Task instructions ::
Pick out each line in these entries that contains the string "pivot".

Material shown ::
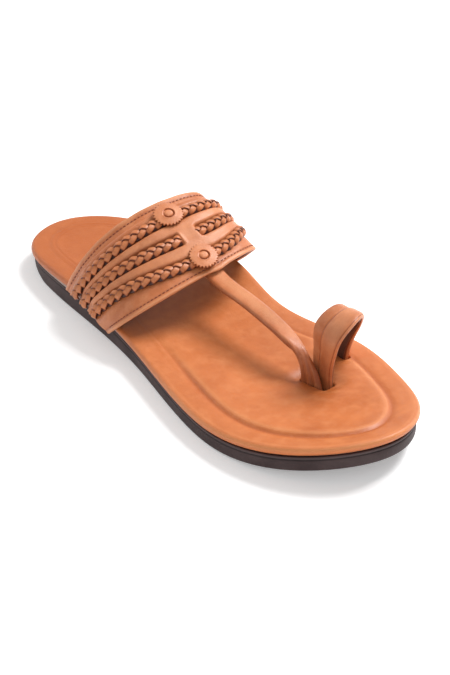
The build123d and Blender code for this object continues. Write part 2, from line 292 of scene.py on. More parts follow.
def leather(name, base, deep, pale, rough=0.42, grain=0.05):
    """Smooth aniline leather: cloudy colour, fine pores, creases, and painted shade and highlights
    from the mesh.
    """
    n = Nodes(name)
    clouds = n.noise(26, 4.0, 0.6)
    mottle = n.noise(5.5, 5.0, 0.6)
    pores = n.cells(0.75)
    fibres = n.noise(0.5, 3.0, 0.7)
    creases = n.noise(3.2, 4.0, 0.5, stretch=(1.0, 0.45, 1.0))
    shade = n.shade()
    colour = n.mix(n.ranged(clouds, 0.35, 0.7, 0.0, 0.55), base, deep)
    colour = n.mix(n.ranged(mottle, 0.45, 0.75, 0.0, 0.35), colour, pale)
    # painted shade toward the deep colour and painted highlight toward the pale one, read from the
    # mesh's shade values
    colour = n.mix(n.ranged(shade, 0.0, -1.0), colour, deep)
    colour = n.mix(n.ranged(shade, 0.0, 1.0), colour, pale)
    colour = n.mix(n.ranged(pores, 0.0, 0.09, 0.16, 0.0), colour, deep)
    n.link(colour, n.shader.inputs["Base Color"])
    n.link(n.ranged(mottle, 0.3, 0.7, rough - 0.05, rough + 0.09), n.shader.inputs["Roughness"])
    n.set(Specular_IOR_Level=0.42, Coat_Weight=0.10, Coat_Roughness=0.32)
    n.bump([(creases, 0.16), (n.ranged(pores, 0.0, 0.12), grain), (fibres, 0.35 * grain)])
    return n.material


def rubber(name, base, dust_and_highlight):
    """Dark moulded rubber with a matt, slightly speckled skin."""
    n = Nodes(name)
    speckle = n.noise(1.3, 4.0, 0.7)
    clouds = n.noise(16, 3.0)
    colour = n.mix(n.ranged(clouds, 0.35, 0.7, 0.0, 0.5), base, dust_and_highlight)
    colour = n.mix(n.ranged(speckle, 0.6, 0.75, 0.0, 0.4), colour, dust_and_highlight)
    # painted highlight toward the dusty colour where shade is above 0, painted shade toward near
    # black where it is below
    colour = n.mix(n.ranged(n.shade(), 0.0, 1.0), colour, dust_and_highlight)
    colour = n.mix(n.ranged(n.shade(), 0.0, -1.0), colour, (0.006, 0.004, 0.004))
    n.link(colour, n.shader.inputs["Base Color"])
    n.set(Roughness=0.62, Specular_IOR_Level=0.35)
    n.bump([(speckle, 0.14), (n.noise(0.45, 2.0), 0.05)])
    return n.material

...

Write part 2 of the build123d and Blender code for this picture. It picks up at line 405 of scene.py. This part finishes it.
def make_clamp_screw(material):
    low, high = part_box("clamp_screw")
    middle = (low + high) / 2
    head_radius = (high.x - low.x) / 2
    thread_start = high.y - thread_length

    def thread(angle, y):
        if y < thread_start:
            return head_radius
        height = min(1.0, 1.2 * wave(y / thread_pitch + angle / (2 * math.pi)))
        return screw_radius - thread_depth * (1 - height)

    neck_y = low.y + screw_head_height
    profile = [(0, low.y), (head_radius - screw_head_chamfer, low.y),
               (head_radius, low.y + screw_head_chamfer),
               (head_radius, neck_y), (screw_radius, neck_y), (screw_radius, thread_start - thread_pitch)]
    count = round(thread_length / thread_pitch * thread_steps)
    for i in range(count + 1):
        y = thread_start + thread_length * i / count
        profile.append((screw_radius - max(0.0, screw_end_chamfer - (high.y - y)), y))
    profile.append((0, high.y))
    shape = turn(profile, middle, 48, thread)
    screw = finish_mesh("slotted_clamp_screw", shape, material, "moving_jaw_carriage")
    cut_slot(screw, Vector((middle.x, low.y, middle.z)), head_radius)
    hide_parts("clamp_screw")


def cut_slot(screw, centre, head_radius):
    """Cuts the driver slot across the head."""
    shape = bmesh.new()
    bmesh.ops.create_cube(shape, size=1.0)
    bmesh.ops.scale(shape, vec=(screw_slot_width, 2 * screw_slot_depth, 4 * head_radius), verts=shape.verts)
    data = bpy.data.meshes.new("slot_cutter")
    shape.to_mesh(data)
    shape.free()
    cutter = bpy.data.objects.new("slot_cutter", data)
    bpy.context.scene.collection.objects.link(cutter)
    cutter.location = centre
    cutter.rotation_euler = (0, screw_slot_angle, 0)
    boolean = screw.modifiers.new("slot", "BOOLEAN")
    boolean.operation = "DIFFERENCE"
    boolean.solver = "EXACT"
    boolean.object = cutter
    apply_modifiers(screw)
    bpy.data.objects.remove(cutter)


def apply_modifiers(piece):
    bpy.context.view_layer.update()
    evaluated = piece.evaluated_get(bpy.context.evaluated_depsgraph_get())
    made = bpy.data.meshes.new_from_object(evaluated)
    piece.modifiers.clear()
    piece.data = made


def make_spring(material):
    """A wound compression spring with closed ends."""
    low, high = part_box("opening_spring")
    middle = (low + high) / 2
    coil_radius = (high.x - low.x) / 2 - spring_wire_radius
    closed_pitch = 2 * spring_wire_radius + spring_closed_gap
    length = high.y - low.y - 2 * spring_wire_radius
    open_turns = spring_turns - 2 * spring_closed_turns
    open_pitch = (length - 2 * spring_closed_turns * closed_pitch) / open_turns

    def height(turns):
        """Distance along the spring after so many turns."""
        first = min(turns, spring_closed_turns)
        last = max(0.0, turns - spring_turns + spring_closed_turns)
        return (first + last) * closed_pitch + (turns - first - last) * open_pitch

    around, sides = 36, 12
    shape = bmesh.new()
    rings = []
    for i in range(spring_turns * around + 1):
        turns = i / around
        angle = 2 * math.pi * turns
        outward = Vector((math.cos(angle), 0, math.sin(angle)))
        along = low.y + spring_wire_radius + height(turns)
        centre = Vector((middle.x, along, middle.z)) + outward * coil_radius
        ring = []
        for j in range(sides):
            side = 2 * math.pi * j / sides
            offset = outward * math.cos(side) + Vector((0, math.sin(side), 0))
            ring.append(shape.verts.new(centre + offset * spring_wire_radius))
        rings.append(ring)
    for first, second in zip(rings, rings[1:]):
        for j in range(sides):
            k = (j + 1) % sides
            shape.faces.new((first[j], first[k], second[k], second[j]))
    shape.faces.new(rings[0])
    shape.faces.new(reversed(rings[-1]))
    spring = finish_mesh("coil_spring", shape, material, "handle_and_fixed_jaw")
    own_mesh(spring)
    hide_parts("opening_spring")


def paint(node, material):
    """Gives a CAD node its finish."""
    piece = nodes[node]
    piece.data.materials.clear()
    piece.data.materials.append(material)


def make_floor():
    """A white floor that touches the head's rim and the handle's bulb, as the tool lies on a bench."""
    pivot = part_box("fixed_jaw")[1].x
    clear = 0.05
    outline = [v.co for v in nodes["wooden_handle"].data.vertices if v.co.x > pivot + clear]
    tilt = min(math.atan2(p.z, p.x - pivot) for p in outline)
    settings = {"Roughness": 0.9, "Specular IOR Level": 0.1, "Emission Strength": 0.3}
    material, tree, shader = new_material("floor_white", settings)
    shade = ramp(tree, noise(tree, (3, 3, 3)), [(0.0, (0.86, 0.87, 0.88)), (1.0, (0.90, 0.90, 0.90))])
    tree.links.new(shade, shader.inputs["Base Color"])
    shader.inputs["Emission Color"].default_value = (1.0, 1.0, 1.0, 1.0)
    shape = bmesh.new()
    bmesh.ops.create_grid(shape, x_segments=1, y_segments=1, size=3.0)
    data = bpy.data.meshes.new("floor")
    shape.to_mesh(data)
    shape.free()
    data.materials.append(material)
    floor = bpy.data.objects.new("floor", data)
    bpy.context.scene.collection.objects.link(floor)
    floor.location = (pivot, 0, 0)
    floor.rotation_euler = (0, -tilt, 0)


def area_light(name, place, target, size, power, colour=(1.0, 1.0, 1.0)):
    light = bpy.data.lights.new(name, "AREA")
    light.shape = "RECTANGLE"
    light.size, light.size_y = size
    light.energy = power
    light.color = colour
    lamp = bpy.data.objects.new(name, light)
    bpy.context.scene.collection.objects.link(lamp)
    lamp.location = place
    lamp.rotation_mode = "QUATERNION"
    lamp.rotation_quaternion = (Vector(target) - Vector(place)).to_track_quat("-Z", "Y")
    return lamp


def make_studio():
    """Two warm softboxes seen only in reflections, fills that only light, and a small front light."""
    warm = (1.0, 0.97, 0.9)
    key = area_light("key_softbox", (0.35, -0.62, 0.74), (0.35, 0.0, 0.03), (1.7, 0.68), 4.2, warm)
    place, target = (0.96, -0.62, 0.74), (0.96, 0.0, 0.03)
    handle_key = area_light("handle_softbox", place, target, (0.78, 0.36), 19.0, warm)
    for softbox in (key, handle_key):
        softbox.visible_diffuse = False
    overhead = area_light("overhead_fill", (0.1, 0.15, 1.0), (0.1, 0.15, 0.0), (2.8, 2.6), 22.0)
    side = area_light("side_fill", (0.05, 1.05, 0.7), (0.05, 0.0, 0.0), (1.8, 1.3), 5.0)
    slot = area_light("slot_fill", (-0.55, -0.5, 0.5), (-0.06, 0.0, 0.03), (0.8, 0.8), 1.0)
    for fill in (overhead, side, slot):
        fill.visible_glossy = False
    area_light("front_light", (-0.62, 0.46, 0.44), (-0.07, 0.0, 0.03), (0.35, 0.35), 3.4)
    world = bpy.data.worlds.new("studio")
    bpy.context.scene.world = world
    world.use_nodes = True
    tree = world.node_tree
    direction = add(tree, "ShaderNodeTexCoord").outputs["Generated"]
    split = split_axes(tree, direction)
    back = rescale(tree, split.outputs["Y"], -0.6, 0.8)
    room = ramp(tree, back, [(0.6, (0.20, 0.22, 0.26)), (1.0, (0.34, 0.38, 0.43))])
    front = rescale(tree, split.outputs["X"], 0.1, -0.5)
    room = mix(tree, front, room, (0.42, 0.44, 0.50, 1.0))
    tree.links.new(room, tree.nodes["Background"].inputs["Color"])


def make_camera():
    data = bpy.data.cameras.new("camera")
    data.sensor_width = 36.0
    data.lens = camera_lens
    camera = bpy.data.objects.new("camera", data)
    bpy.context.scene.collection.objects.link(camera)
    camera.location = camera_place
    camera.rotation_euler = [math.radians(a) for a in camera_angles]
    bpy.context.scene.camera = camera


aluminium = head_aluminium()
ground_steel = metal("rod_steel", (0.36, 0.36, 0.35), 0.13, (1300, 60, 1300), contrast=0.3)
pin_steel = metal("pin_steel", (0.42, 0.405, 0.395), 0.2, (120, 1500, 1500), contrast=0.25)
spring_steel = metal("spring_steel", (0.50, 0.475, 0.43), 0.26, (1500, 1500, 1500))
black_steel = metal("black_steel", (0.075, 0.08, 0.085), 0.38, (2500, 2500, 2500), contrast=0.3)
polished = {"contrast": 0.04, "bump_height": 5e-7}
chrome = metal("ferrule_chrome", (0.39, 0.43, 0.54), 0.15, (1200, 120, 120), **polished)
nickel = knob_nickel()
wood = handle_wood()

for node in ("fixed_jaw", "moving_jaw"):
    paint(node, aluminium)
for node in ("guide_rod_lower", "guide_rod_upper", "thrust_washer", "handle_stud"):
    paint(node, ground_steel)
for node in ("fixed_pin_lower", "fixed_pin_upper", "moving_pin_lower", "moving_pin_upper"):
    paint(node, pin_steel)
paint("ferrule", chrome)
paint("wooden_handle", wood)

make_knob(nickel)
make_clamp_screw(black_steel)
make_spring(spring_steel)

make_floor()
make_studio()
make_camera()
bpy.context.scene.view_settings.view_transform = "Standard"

Final result ::
    pivot = part_box("fixed_jaw")[1].x
    outline = [v.co for v in nodes["wooden_handle"].data.vertices if v.co.x > pivot + clear]
    tilt = min(math.atan2(p.z, p.x - pivot) for p in outline)
    floor.location = (pivot, 0, 0)